Automatically Stitched Results

Finally, I used the stitching code from project 4A with the automatically selected points in order to generate these mosaics below. I have also shown the manually stitched images again, we see improvement with alignment (especially in the entrances example), but part of this is likely due to the fact that I took multiple attempts to constantly reselect multiple points in part A to get better results that looked cleaner, and this work was now omitted due to the automatic point detection. Some results may look less clear due to the resolution difference as I had to scale the images down to get them to align with the algorithm.

Entrance 1 and 2 Merged Manually
Entrance 1 and 2 Merged Automatically
Room 1 and 2 Merged Manually
Room 1 and 2 Merged Automatically
Online Images Merged Manually
Online Images Merged Automatically

What I Learned

I found it really cool how I could use pictures that I took through my own phone cameras to generate these image mosaics and thought it was interesting to apply simpler techniques like least squares from prior classes to be able to create these visual products. However, I also learned how important it was for the photos I took to be good, which was limited by the lack of a tripod, otherwise my results wouldn't be as good.
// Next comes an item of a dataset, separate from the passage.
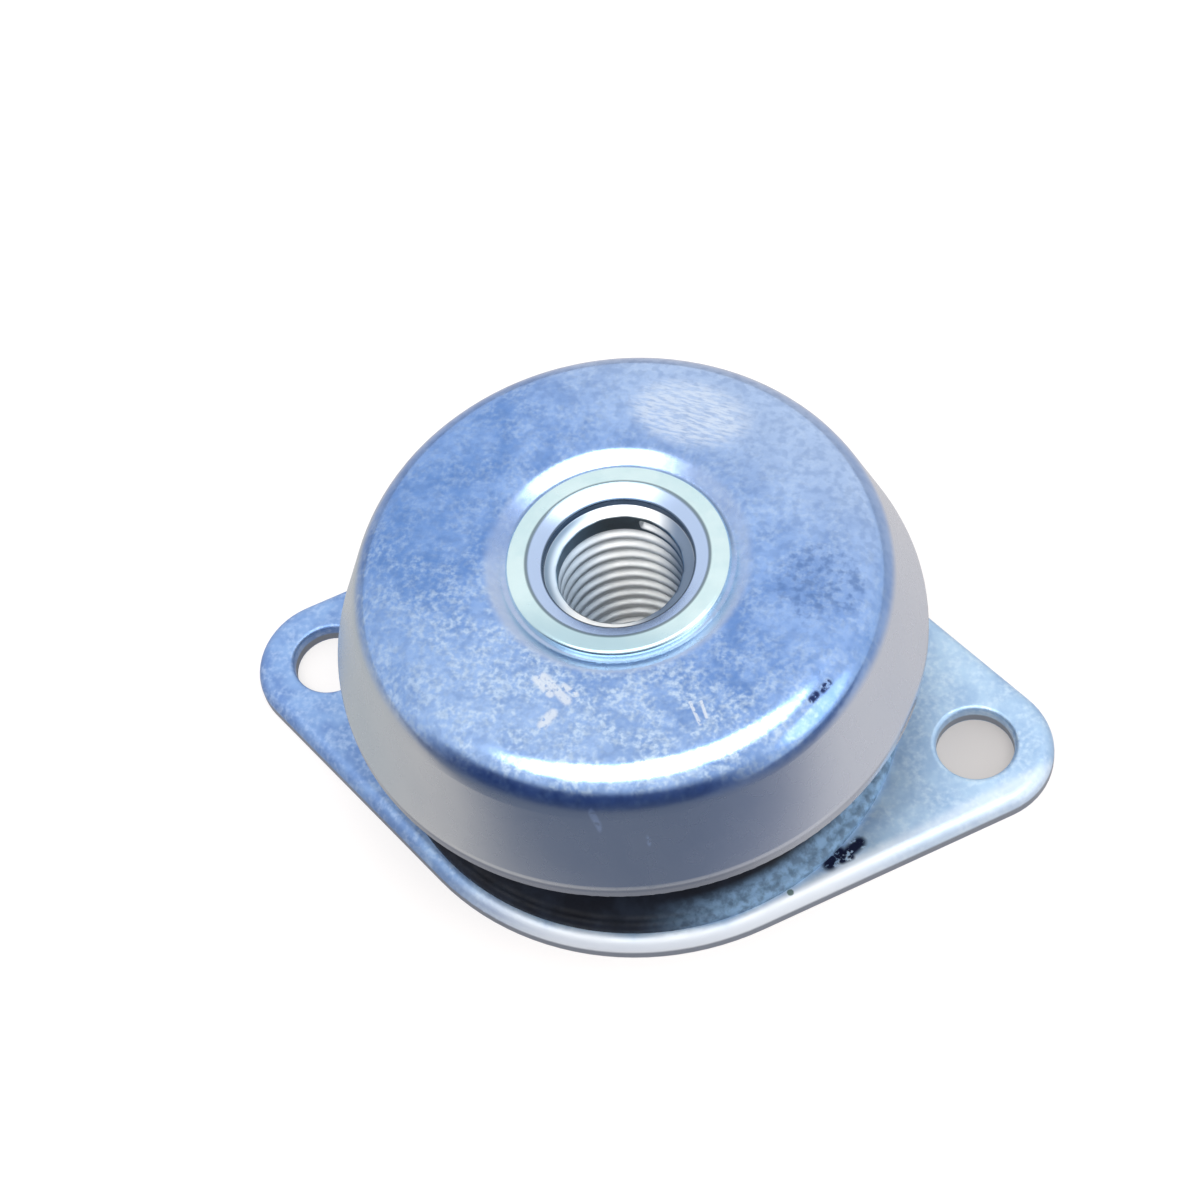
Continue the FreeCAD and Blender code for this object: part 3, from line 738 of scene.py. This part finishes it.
def bush_finish():
    """Pale zinc plate of the bush, whiter in its bore; painted shade on its near side, the
    countersink's rims, the first land, the bore's right and the counterbore's left wall; painted
    light on the bore's left.
    """
    finish = Finish("zinc_bush")
    body = finish.shade(plating(finish, BUSH_TINTS, 0.2), BUSH_PAINTED_SHADE)
    cone = finish.span(finish.radius, SINK_RADIUS - 0.2, SINK_RADIUS, 1.0, 0.0)
    body = finish.mix(cone, body, BUSH_CONE)
    # Painted shade: dark lines along the countersink's two rims.
    from_sink = finish.maths("SUBTRACT", finish.radius, SINK_RADIUS)
    from_relief = finish.maths("SUBTRACT", finish.radius, RELIEF_RADIUS + 0.05)
    sink_rim = finish.span(finish.maths("ABSOLUTE", from_sink), 0.05, 0.3, 0.75, 0.0)
    relief_rim = finish.span(finish.maths("ABSOLUTE", from_relief), 0.08, 0.25, 0.95, 0.0)
    rims = finish.maths("MAXIMUM", sink_rim, relief_rim)
    top = finish.span(finish.height, BUSH_HIGH.z - 2.2, BUSH_HIGH.z - 1.9)
    body = finish.mix(finish.times(rims, top), body, BUSH_RIM_PAINTED_SHADE)
    inside = finish.span(finish.radius, RELIEF_RADIUS - 0.1, RELIEF_RADIUS, 1.0, 0.0)
    body = finish.mix(inside, body, BUSH_INSIDE)
    # Painted shade: a dark band on the thread's first land.
    land = finish.span(finish.radius, THREAD_CREST + 0.05, THREAD_CREST + 0.15, 0.9, 0.0)
    first_turn = finish.span(finish.height, LAND_LOW - 0.3, LAND_LOW)
    body = finish.mix(finish.times(land, first_turn), body, BUSH_LAND_PAINTED_SHADE)
    # Painted light on the left of the bore and painted shade on its right.
    body = finish.shade(body, BORE_PAINTED_LIGHT_AND_SHADE, inside)
    # Painted shade on the left of the counterbore's wall.
    relief = finish.span(finish.height, BUSH_HIGH.z - 2.3, BUSH_HIGH.z - 2.0)
    body = finish.shade(body, RELIEF_PAINTED_SHADE, finish.times(relief, inside))
    duller = finish.times(inside, BORE_ROUGHER)
    return metal(finish, body, finish.maths("ADD", uneven(finish, BUSH_ROUGHNESS), duller))


def rubber_finish():
    """Black moulded rubber with a dull bloom, and a patchy pale blue painted sheen low on the
    right-hand side of its foot.
    """
    finish = Finish("rubber_black")
    bloom = finish.span(finish.noise(5.0, 4.0, 0.6), 0.4, 0.75)
    tint = finish.mix(bloom, *RUBBER_TINTS)
    shelf = PLATE_SHEET + FOOT_EDGE
    low = finish.span(finish.height, shelf + 0.2, shelf + 1.6, 1.0, 0.0)
    patchy = finish.span(finish.noise(1.2, 3.0, 0.6), 0.35, 0.65, 0.5, 1.0)
    # Painted reflection: a pale blue sheen low on the right of the foot.
    painted_sheen = finish.times(finish.times(low, finish.side(RIGHT, 5.0, 18.0)), patchy)
    tint = finish.mix(painted_sheen, tint, RUBBER_PAINTED_SHEEN)
    finish.feed(finish.shader.inputs["Base Color"], tint)
    finish.shader.inputs["Specular IOR Level"].default_value = RUBBER_SPECULAR
    gloss = finish.span(finish.noise(1.5, 3.0, 0.6), 0.3, 0.7, *RUBBER_ROUGHNESS)
    finish.feed(finish.shader.inputs["Roughness"], gloss)
    grain = finish.noise(0.4, 3.0, 0.6)
    finish.feed(finish.shader.inputs["Normal"], finish.bump(grain, 0.3, 0.03))
    return finish.material


def dress(made, material):
    """Give an object one material."""
    made.data.materials.clear()
    made.data.materials.append(material)


def mirrored_rays(graph, path):
    """1 for a ray that metal or glass sends on."""
    glossy, through = path.outputs["Is Glossy Ray"], path.outputs["Is Transmission Ray"]
    return graph.maths("MAXIMUM", glossy, through)


def build_floor(shape):
    """One large level face."""
    signs = ((-1, -1), (1, -1), (1, 1), (-1, 1))
    corners = [shape.verts.new((x * FLOOR_REACH, y * FLOOR_REACH, 0)) for x, y in signs]
    shape.faces.new(corners)


def make_floor():
    """Pale floor that stays white to the camera and keeps the shadow of the mount."""
    floor = new_mesh("floor", build_floor)
    floor.location.z = (PLATE_LOW.z - FLOOR_GAP) * MM
    paper = Finish("floor_paper")
    ahead = paper.ahead((math.sin(FLOOR_AZIMUTH), -math.cos(FLOOR_AZIMUTH)))
    reaches = (FLOOR_NEAR_REACH, FLOOR_FAR_REACH)
    # Painted shade: the floor darker beyond the near reach in front.
    far = paper.span(ahead, *reaches)
    paper.feed(paper.shader.inputs["Base Color"], paper.mix(far, FLOOR_NEAR, FLOOR_FAR_PAINTED_SHADE))
    paper.shader.inputs["Roughness"].default_value = FLOOR_ROUGHNESS
    paper.shader.inputs["Specular IOR Level"].default_value = 0.0
    hole = paper.vector("DISTANCE", paper.place, (PLATE_HIGH.x - EAR_RADIUS, 0.0, 0.0))
    outside = paper.span(hole, HOLE_RADIUS, HOLE_RADIUS + 1.5, FLOOR_FILL_HOLE, 1.0)
    fill = paper.span(ahead, *reaches, FLOOR_FILL_NEAR, FLOOR_FILL_FAR)
    path = paper.add("ShaderNodeLightPath")
    seen = paper.times(path.outputs["Is Camera Ray"], paper.times(outside, fill))
    glow = paper.span(ahead, *reaches, FLOOR_MIRRORED, 0.0)
    mirrored = paper.times(mirrored_rays(paper, path), glow)
    paper.shader.inputs["Emission Color"].default_value = (1.0, 1.0, 1.0, 1.0)
    paper.feed(paper.shader.inputs["Emission Strength"], paper.maths("ADD", seen, mirrored))
    dress(floor, paper.material)


def make_camera():
    """The camera stands where the photograph was taken."""
    toward = Vector((
        math.sin(CAMERA_AZIMUTH) * math.cos(CAMERA_ELEVATION),
        -math.cos(CAMERA_AZIMUTH) * math.cos(CAMERA_ELEVATION),
        math.sin(CAMERA_ELEVATION),
    ))
    right = (-toward).cross(Vector((0, 0, 1))).normalized()
    up = toward.cross(right)
    axes = Matrix((right, up, toward)).transposed() @ Matrix.Rotation(CAMERA_ROLL, 3, "Z")
    data = bpy.data.cameras.new("camera")
    data.sensor_width = CAMERA_SENSOR
    data.lens = CAMERA_LENS
    data.clip_start = CAMERA_NEAR * MM
    camera = bpy.data.objects.new("camera", data)
    place = (CAMERA_AIM + toward * CAMERA_DISTANCE) * MM
    camera.matrix_world = Matrix.Translation(place) @ axes.to_4x4()
    bpy.context.scene.collection.objects.link(camera)
    bpy.context.scene.camera = camera


def lamp(name, azimuth, elevation, distance, size, radiance, tint):
    """Soft elliptical lamp facing the mount, from an azimuth and elevation in degrees."""
    a, e = math.radians(azimuth), math.radians(elevation)
    toward = Vector((math.sin(a) * math.cos(e), -math.cos(a) * math.cos(e), math.sin(e)))
    data = bpy.data.lights.new(name, "AREA")
    data.shape = "ELLIPSE"
    data.size, data.size_y = (side * MM for side in size)
    data.energy = radiance * math.pi * (math.pi / 4 * data.size * data.size_y)
    data.color = tint
    made = bpy.data.objects.new(name, data)
    made.location = toward * distance * MM
    made.rotation_mode = "QUATERNION"
    made.rotation_quaternion = toward.to_track_quat("Z", "Y")
    bpy.context.scene.collection.objects.link(made)


def make_world():
    """Pale room with a darker side; the camera sees plain white, and metal does past that side."""
    world = bpy.data.worlds.new("studio")
    world.use_nodes = True
    bpy.context.scene.world = world
    room = Graph(world.node_tree)
    background = room.tree.nodes["Background"]
    direction = room.add("ShaderNodeTexCoord").outputs["Generated"]
    dark_side = (math.sin(DARK_AZIMUTH), -math.cos(DARK_AZIMUTH), 0.0)
    facing = room.vector("DOT_PRODUCT", direction, dark_side)
    height = room.parts(direction)[2]
    rise = room.maths("SUBTRACT", height, room.times(facing, DARK_SLOPE))
    dark = room.times(room.span(facing, *DARK_FACING), room.span(rise, *DARK_RISE, 1.0, 0.0))
    path = room.add("ShaderNodeLightPath")
    mirrored = room.times(mirrored_rays(room, path), room.maths("SUBTRACT", 1.0, dark))
    plain = room.maths("MAXIMUM", path.outputs["Is Camera Ray"], mirrored)
    seen = room.mix(dark, ROOM_PALE, ROOM_DARK)
    room.feed(background.inputs["Color"], room.mix(plain, seen, (255, 255, 255)))


def dress_cad():
    """Finishes for the CAD nodes that show."""
    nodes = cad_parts
    dress(nodes["base_plate"], plate_finish())
    dress(nodes["bell_cap"], bell_finish())


def view_settings():
    """Show colours as they are written."""
    bpy.context.scene.view_settings.view_transform = "Standard"


make_camera()
make_floor()
make_world()
for settings in LAMPS:
    lamp(*settings)
dress_cad()
dress(make_bush(), bush_finish())
dress(make_rubber(), rubber_finish())
view_settings()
In terms of the second part of the project, I also found it very cool to be able to automatically determine correspondence points for the images to remove the human bottleneck of having to manually select the points. Also knowing that the algorithm would be able to more accurately select points that are in similar locations rather than my manual eyeballing which may have been off by a few pixels was also reassuring.